Players such as Abdul Qayyum Bagoo and Surinder Singh Bagal - who Sourav Ganguly once said was the fastest bowler he had faced - may not have become household names, but they did make it to the fringes of national selection. They may have gone all the way had they had support. Who knows what such talent would have achieved with proper guidance?
"We were sidelined because we came from a weaker state," says Idrees Gundroo, a Jammu and Kashmir fast bowler of the 1980s. "Had we got these opportunities now, as the board is giving these days, we would've made it to a decent level." It is only now that the likes of Nabi have Farooq Abdullah, the JKCA President, throwing their weight behind them.
Still, being a cricketer in Kashmir is hardly easy. The years of conflict have taken their toll. The JKCA has been reduced to a two-room office after the Central Reserve Police Force (CRPF) took over the complex. Cricketers have to walk past hoops of barbed wire that cordon off the association's premises. CRPF jawans stand guard outside, not letting even officials and players in without identity cards.


The derelict 1980s-vintage stands at the Sher-i-Kashmir © Dar Yasin
Apart from the pitch at the Sher-i-Kashmir, which was once fast and is now flat, the entire Kashmir region doesn't have a single turf wicket. Back in 1996, when after a seven-year lull some senior cricketers and JKCA officials came together to get cricket going at the stadium again, they found it difficult to locate the playing square under the grass, which had grown two-feet tall.
Sher-i-Kashmir continues to languish: the wicket lies barren; the stands are the ones that were installed for the first time in 1983; the scoreboard is lost among the branches of the beautiful Chinar trees that circle the ground; there are no toilets or drainage facilities, no dressing room for the players, no showers. The B ground adjacent to the main one has two practice wickets, but both of cement.
The JKCA says its hands are tied since nothing can be done without the army's permission, even if it is the association that owns the land. Mirza says the JKCA has been asking the security forces to vacate the premises for the last six years in vain.
As an alternative arrangement, Mirza has signed a contract with Kashmir University (KU) under which the JKCA will maintain and use the university's two grounds for the next three years. A new turf wicket and two practice wickets have already been constructed at the KU grounds for the use of the ACC.
It may be too little too late, though. Their patience wearing thin, the likes of Nabi and Beigh are now looking to play outside the state as much as possible. Nabi made his Times Shield debut this year in Mumbai. He thinks playing outside the state more "will fast-forward my development".

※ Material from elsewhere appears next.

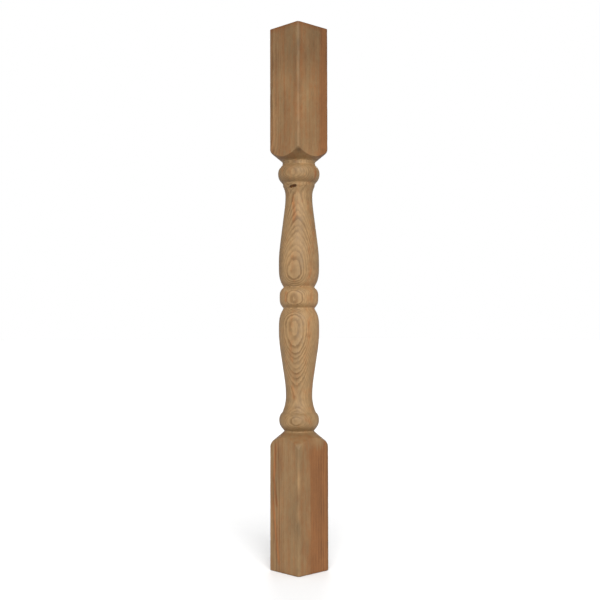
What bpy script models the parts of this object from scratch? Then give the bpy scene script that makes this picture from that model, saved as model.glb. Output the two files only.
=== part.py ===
"""Turned wooden spindle with square ends, for a porch or stair railing.

A square blank with eased long edges is turned between its two ends into a run
of beads, coves and two vase shapes that meet at a bead half way up. Both ends
stay square. The whole spindle is one piece of wood.

Units are metres, +Z is up, and the spindle stands on its lower end with the
origin at the middle of that end.
"""

import math

import bmesh
import bpy

# Blank
SPINDLE_LENGTH = 0.813
BLOCK_SIDE = 0.0635
EDGE_EASE = 0.004
EDGE_EASE_SEGMENTS = 4
END_EASE = 0.0012
END_EASE_SEGMENTS = 2

# Depths of the turned members, each measured in from the flats of the blank
LOWER_QUIRK_DEPTH = 0.01055
LOWER_BEAD_DEPTH = 0.00195
LOWER_BEAD_EDGE_DEPTH = 0.00695
LOWER_NECK_DEPTH = 0.01195
BELLY_DEPTH = 0.0015
WAIST_DEPTH = 0.00935
MIDDLE_BEAD_DEPTH = 0.00275
UPPER_NECK_DEPTH = 0.01155
LOWER_FILLET_DEPTH = 0.00795
UPPER_BEAD_DEPTH = 0.0005
UPPER_FILLET_DEPTH = 0.0073

# Heights of the members, in order from the lower square up
LOWER_SQUARE_HEIGHT = 0.182
LOWER_BEAD_UNDERSIDE = 0.0161
LOWER_BEAD_TOPSIDE = 0.0121
LOWER_COVE_HEIGHT = 0.0236
LOWER_VASE_HEIGHT = 0.098
LOWER_VASE_SHOULDER = 0.0333
MIDDLE_BEAD_UNDERSIDE = 0.0164
MIDDLE_BEAD_TOPSIDE = 0.0152
UPPER_VASE_FOOT = 0.0343
UPPER_VASE_HEIGHT = 0.1026
UPPER_COVE_HEIGHT = 0.0151
LOWER_FILLET_HEIGHT = 0.0036
UPPER_BEAD_UNDERSIDE = 0.0151
UPPER_BEAD_TOPSIDE = 0.0131
UPPER_FILLET_HEIGHT = 0.0048

# Shoulders between round and square: how steep the cone is, and the radius that
# rounds it over where it runs out onto the long edges of the blank
SHOULDER_PITCH = math.radians(39.5)
LOWER_SHOULDER_ROUND = 0.0145
UPPER_SHOULDER_ROUND = 0.0095

# Fullness of the rounded members: 2 is a parabola, and more is flatter on the
# crown and rounder at the edge
BEAD_FULLNESS = 2.3
MIDDLE_BEAD_FULLNESS = 3.3
BELLY_FULLNESS = 3.5
COVE_FULLNESS = 2.0

# Shares of a vase's height that curve in at its neck and out at its belly
LOWER_NECK_SHARE = 0.26
LOWER_BELLY_SHARE = 0.31
UPPER_NECK_SHARE = 0.17
UPPER_BELLY_SHARE = 0.29

# How far the turning stays outside the long edges, and past the ends
TURNING_CLEARANCE = 0.00015
TURNING_OVERRUN = 0.005

# Facets. Those round the axis come in eights, so that one edge lies on each
# diagonal of the blank, and the steps of a curve crowd towards its edge when
# the crowding is under 1
TURNED_FACETS = 48
EDGE_CROWDING = 0.8
BEAD_STEPS = 5
COVE_STEPS = 3
VASE_STEPS = 8
SHOULDER_STEPS = 4

SMOOTH_ANGLE = math.radians(28.0)
EDGE_ANGLE = math.radians(60.0)
MERGE_DISTANCE = 0.00001

WOOD_COLOUR = (0.352, 0.208, 0.103, 1.0)
WOOD_ROUGHNESS = 0.62


def clear_scene():
    """Remove whatever the open scene holds."""
    for item in list(bpy.context.scene.objects):
        bpy.data.objects.remove(item, do_unlink=True)


def new_collection(name):
    """Add a collection to the scene and return it."""
    collection = bpy.data.collections.new(name)
    bpy.context.scene.collection.children.link(collection)
    return collection


def new_object(name, mesh, collection):
    """Add an object that holds a mesh and return it."""
    item = bpy.data.objects.new(name, mesh)
    collection.objects.link(item)
    return item


def cut_radius(depth):
    """Radius of a member that is cut to a depth below the flats of the blank."""
    return BLOCK_SIDE / 2 - depth


def edge_radius():
    """Radius from the axis to the crown of an eased long edge."""
    return (BLOCK_SIDE / 2 - EDGE_EASE) * math.sqrt(2) + EDGE_EASE


def turning_radius():
    """Radius of the turning beside the square ends, just clear of the long edges."""
    return edge_radius() + TURNING_CLEARANCE


def rounded(crown, end, fullness, steps):
    """Points after the crown of a rounded member, out to where it ends.

    The curve runs along the axis at its crown and falls away ever faster. A
    point is its radius and its height.
    """
    points = []
    for step in range(1, steps + 1):
        along = (step / steps) ** EDGE_CROWDING
        radius = crown[0] + (end[0] - crown[0]) * along**fullness
        height = crown[1] + (end[1] - crown[1]) * along
        points.append((radius, height))
    return points


def vase(neck, belly, neck_share, belly_share, steps):
    """Points after the neck of a vase, out to its belly.

    The slope grows evenly over the neck's share of the height, holds, and fades
    evenly over the belly's share.
    """
    slope = 1 / (1 - (neck_share + belly_share) / 2)
    points = []
    for step in range(1, steps + 1):
        along = step / steps
        if along < neck_share:
            out = slope * along**2 / (2 * neck_share)
        elif along > 1 - belly_share:
            out = 1 - slope * (1 - along) ** 2 / (2 * belly_share)
        else:
            out = slope * (along - neck_share / 2)
        radius = neck[0] + (belly[0] - neck[0]) * out
        height = neck[1] + (belly[1] - neck[1]) * along
        points.append((radius, height))
    return points


def shoulder_rise(foot_radius, rounding):
    """Height of a shoulder, from the foot of its cone to the end of its rounding."""
    turn = math.pi / 2 - SHOULDER_PITCH
    cone_end = turning_radius() - rounding * (1 - math.cos(turn))
    cone_rise = (cone_end - foot_radius) * math.tan(SHOULDER_PITCH)
    return cone_rise + rounding * math.sin(turn)


def shoulder_round(end_height, rounding, way):
    """Points round the outer end of a shoulder, from where it leaves the edges inwards.

    The way is 1 where the shoulder lies above its end height and -1 where it
    lies below.
    """
    turn = math.pi / 2 - SHOULDER_PITCH
    points = []
    for step in range(SHOULDER_STEPS + 1):
        angle = turn * step / SHOULDER_STEPS
        radius = turning_radius() - rounding * (1 - math.cos(angle))
        points.append((radius, end_height + way * rounding * math.sin(angle)))
    return points


def backwards(start, points):
    """A stretch of profile run back to its start, less the far end already drawn."""
    return list(reversed([start] + points[:-1]))


def lower_members():
    """Profile from under the lower end up to the neck of the lower vase."""
    quirk_radius = cut_radius(LOWER_QUIRK_DEPTH)
    points = [(0.0, -TURNING_OVERRUN), (turning_radius(), -TURNING_OVERRUN)]
    points += shoulder_round(LOWER_SQUARE_HEIGHT, LOWER_SHOULDER_ROUND, 1)
    height = LOWER_SQUARE_HEIGHT + shoulder_rise(quirk_radius, LOWER_SHOULDER_ROUND)
    quirk = (quirk_radius, height)
    crown = (cut_radius(LOWER_BEAD_DEPTH), quirk[1] + LOWER_BEAD_UNDERSIDE)
    bead_top = (cut_radius(LOWER_BEAD_EDGE_DEPTH), crown[1] + LOWER_BEAD_TOPSIDE)
    neck = (cut_radius(LOWER_NECK_DEPTH), bead_top[1] + LOWER_COVE_HEIGHT)
    points.append(quirk)
    points += backwards(crown, rounded(crown, quirk, BEAD_FULLNESS, BEAD_STEPS))
    points += rounded(crown, bead_top, BEAD_FULLNESS, BEAD_STEPS)
    points += backwards(neck, rounded(neck, bead_top, COVE_FULLNESS, COVE_STEPS))
    return points


def middle_members(neck):
    """Profile from the neck of the lower vase up to the neck of the upper one."""
    belly_radius = cut_radius(BELLY_DEPTH)
    waist_radius = cut_radius(WAIST_DEPTH)
    lower_belly = (belly_radius, neck[1] + LOWER_VASE_HEIGHT)
    lower_waist = (waist_radius, lower_belly[1] + LOWER_VASE_SHOULDER)
    crown = (cut_radius(MIDDLE_BEAD_DEPTH), lower_waist[1] + MIDDLE_BEAD_UNDERSIDE)
    upper_waist = (waist_radius, crown[1] + MIDDLE_BEAD_TOPSIDE)
    upper_belly = (belly_radius, upper_waist[1] + UPPER_VASE_FOOT)
    upper_neck = (cut_radius(UPPER_NECK_DEPTH), upper_belly[1] + UPPER_VASE_HEIGHT)

    points = vase(neck, lower_belly, LOWER_NECK_SHARE, LOWER_BELLY_SHARE, VASE_STEPS)
    points += rounded(lower_belly, lower_waist, BELLY_FULLNESS, BEAD_STEPS)
    underside = rounded(crown, lower_waist, MIDDLE_BEAD_FULLNESS, BEAD_STEPS)
    points += backwards(crown, underside)
    points += rounded(crown, upper_waist, MIDDLE_BEAD_FULLNESS, BEAD_STEPS)
    foot = rounded(upper_belly, upper_waist, BELLY_FULLNESS, BEAD_STEPS)
    points += backwards(upper_belly, foot)
    rise = vase(upper_neck, upper_belly, UPPER_NECK_SHARE, UPPER_BELLY_SHARE, VASE_STEPS)
    points += backwards(upper_neck, rise)
    return points


def upper_members(neck):
    """Profile from the neck of the upper vase up past the upper end."""
    fillet_radius = cut_radius(LOWER_FILLET_DEPTH)
    cove_top = (fillet_radius, neck[1] + UPPER_COVE_HEIGHT)
    bead_foot = (fillet_radius, cove_top[1] + LOWER_FILLET_HEIGHT)
    crown = (cut_radius(UPPER_BEAD_DEPTH), bead_foot[1] + UPPER_BEAD_UNDERSIDE)
    bead_top = (cut_radius(UPPER_FILLET_DEPTH), crown[1] + UPPER_BEAD_TOPSIDE)
    shoulder_foot = (bead_top[0], bead_top[1] + UPPER_FILLET_HEIGHT)
    square_start = shoulder_foot[1] + shoulder_rise(shoulder_foot[0], UPPER_SHOULDER_ROUND)

    points = rounded(neck, cove_top, COVE_FULLNESS, COVE_STEPS)
    points.append(bead_foot)
    points += backwards(crown, rounded(crown, bead_foot, BEAD_FULLNESS, BEAD_STEPS))
    points += rounded(crown, bead_top, BEAD_FULLNESS, BEAD_STEPS)
    points.append(shoulder_foot)
    points += reversed(shoulder_round(square_start, UPPER_SHOULDER_ROUND, -1))
    past_end = max(SPINDLE_LENGTH, square_start) + TURNING_OVERRUN
    points += [(turning_radius(), past_end), (0.0, past_end)]
    return points


def turned_profile():
    """Whole profile of the turning, from top to bottom."""
    points = lower_members()
    points += middle_members(points[-1])
    points += upper_members(points[-1])
    return list(reversed(points))


def make_turning(collection):
    """Make the closed turned shape that the blank is cut down to."""
    points = turned_profile()
    mesh = bpy.data.meshes.new("turning")
    mesh.from_pydata(
        [(radius, 0.0, height) for radius, height in points],
        [(index, index + 1) for index in range(len(points) - 1)],
        [],
    )
    turning = new_object("turning", mesh, collection)
    screw = turning.modifiers.new("turned", "SCREW")
    screw.axis = "Z"
    screw.angle = math.tau
    screw.steps = TURNED_FACETS
    screw.render_steps = TURNED_FACETS
    screw.use_merge_vertices = True
    screw.merge_threshold = MERGE_DISTANCE
    screw.use_smooth_shade = True
    turning.hide_render = True
    turning.display_type = "WIRE"
    return turning


def make_blank(name, collection):
    """Make the square blank with its long edges and its two ends eased."""
    mesh = bpy.data.meshes.new(name)
    shape = bmesh.new()
    bmesh.ops.create_cube(shape, size=1.0)
    bmesh.ops.scale(shape, verts=shape.verts, vec=(BLOCK_SIDE, BLOCK_SIDE, SPINDLE_LENGTH))
    bmesh.ops.translate(shape, verts=shape.verts, vec=(0.0, 0.0, SPINDLE_LENGTH / 2))
    weights = shape.edges.layers.float.new("bevel_weight_edge")
    for edge in shape.edges:
        along = edge.verts[0].co - edge.verts[1].co
        edge[weights] = 1.0 if abs(along.z) > 0.0 else 0.0
    shape.to_mesh(mesh)
    shape.free()
    blank = new_object(name, mesh, collection)

    long_edges = blank.modifiers.new("long edges", "BEVEL")
    long_edges.limit_method = "WEIGHT"
    long_edges.width = EDGE_EASE
    long_edges.segments = EDGE_EASE_SEGMENTS

    ends = blank.modifiers.new("ends", "BEVEL")
    ends.limit_method = "ANGLE"
    ends.angle_limit = EDGE_ANGLE
    ends.width = END_EASE
    ends.segments = END_EASE_SEGMENTS
    return blank


def turn_blank(blank, turning):
    """Cut the blank down to the turned shape."""
    cut = blank.modifiers.new("turning", "BOOLEAN")
    cut.operation = "INTERSECT"
    cut.solver = "EXACT"
    cut.object = turning


def smooth_turning(item):
    """Settle the modifiers into the mesh and shade its round stretches smooth."""
    evaluated = item.evaluated_get(bpy.context.evaluated_depsgraph_get())
    mesh = bpy.data.meshes.new_from_object(evaluated)
    item.modifiers.clear()
    item.data = mesh
    mesh.name = item.name
    mesh.shade_smooth()
    mesh.set_sharp_from_angle(angle=SMOOTH_ANGLE)


def wood_material():
    """Plain oiled softwood."""
    material = bpy.data.materials.new("softwood")
    material.use_nodes = True
    shader = material.node_tree.nodes["Principled BSDF"]
    shader.inputs["Base Color"].default_value = WOOD_COLOUR
    shader.inputs["Roughness"].default_value = WOOD_ROUGHNESS
    shader.inputs["Metallic"].default_value = 0.0
    material.diffuse_color = WOOD_COLOUR
    return material


def main():
    """Build the spindle."""
    clear_scene()
    parts = new_collection("wood_spindle")
    cutters = new_collection("cutters")

    turning = make_turning(cutters)
    spindle = make_blank("spindle", parts)
    turn_blank(spindle, turning)
    smooth_turning(spindle)
    spindle.data.materials.clear()
    spindle.data.materials.append(wood_material())


main()
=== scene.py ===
"""A turned softwood spindle for a porch or stair railing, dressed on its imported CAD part."""

import logging
import math
from collections.abc import Mapping, Sequence
from dataclasses import dataclass, field, fields
from enum import Enum
from typing import Any

import bpy
import numpy as np
from mathutils import Matrix, Vector, noise


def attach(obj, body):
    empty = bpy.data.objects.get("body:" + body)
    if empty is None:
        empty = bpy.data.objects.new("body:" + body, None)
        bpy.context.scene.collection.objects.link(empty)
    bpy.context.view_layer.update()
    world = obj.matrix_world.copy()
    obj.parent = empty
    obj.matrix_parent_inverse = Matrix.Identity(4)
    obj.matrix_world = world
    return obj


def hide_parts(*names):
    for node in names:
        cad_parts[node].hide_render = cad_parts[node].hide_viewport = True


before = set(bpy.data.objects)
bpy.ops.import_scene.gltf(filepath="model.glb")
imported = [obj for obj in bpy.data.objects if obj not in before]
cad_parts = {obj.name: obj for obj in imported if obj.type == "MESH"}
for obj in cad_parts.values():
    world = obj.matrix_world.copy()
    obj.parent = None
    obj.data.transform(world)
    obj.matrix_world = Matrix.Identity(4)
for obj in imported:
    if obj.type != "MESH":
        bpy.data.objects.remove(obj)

LOG = logging.getLogger("spindle")
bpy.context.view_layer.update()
BODY = "root"
CAD_NODE = "spindle"
MILLIMETRE = 0.001
PHOTO_SIDE = 600
TINY = 1e-12
FULL_TURN = 2.0 * math.pi
# Where the flats of the squares lie, in millimetres from the axis.
FLAT = 31.75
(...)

Says Beigh, "Earlier we used to play just for the sake of pride and honour and it was a big thing to play one match for the state. Now, after being at the MRF for four months, I am more hungry to prove myself on the national front. I never felt the other bowlers [at MRF] were any special."
If Nabi does eventually make it to the Indian side, he could be the harbinger of a new chapter in the history of Jammu and Kashmir cricket. "If we get one break - Nabi - then there will be a stream of players following him," Mirza says. Abdul Majid Kakroo, the former India football captain, who played between 1981 and 1989, and once was on a terrorist hitlist, says sport can only help unite. "If Nabi goes on to play for India, it will silence the skeptics who feel that India treats Kashmir as an outsider."
As for Nabi himself, he only wants to take his state forward. Kashmir is the rabbit of Indian domestic cricket and Nabi aims to change that. "I want Jammu and Kashmir to move forward. Aage ka toh pata nahin (I don't about what will happen in the future)."